This emerging Summer Solstice season is a key time to set intentions, to brim with botanical spells and ground oneself. As the garden blooms with a first flush of Roses, Clematis, Foxglove, Nasturtium, Peony, Passion Flower and more, a garden bouquet sprang up for this week's Waxing Crescent moon. I've spoken before about how a garden with intention meets the harvesting of bouquets whose meanings we wish to harness. And so, I thought, let us journey into this space again.

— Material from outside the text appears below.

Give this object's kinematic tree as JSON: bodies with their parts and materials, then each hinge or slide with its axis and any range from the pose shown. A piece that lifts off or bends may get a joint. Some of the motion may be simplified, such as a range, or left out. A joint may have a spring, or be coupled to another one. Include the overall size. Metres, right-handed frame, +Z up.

For the above bouquet, I plucked homegrown blooms whose potent symbolism I wished to call back into power. With Pythia Botanica decks in hand, I headed into the sunlight. I first reached for English Rose, a call to "Hold Petals." This is a budding beauty for true love that feels lost yet cherished in a memory, or true love that remains close enough to cherish today. This Rose is the gift we bestow upon ourselves, to be unconditionally loved and unconditionally enough.
Then came a delicate pluck of our "Endure" bloom, the Passion Flower, when the act of outlasting all mistrust, fear, doubt, hesitation, maturity and derision arrives as our most profound celestial gift. Blooming when we choose will be our finest proof.
This was followed by Peony's call to "Salvage Seeds," which both reminds us of humble beginnings and to gather up present sparks of inspiration for times when they are most in need. Nasturtium joined in with its "Begin Forever" energy. This serves as an everyday reminder most befitting on days of poignant lethargy. Dusk is the dawn of the night. Light our next candle with the last.
Finally, this bouquet is towered by petals of Foxglove, Pythia's "Unspoken, Unsummoned," for moments when self-preservation makes strange bedfellows with self-deception. Foxglove asks us to keep peril at bay by waiting out what's lying await.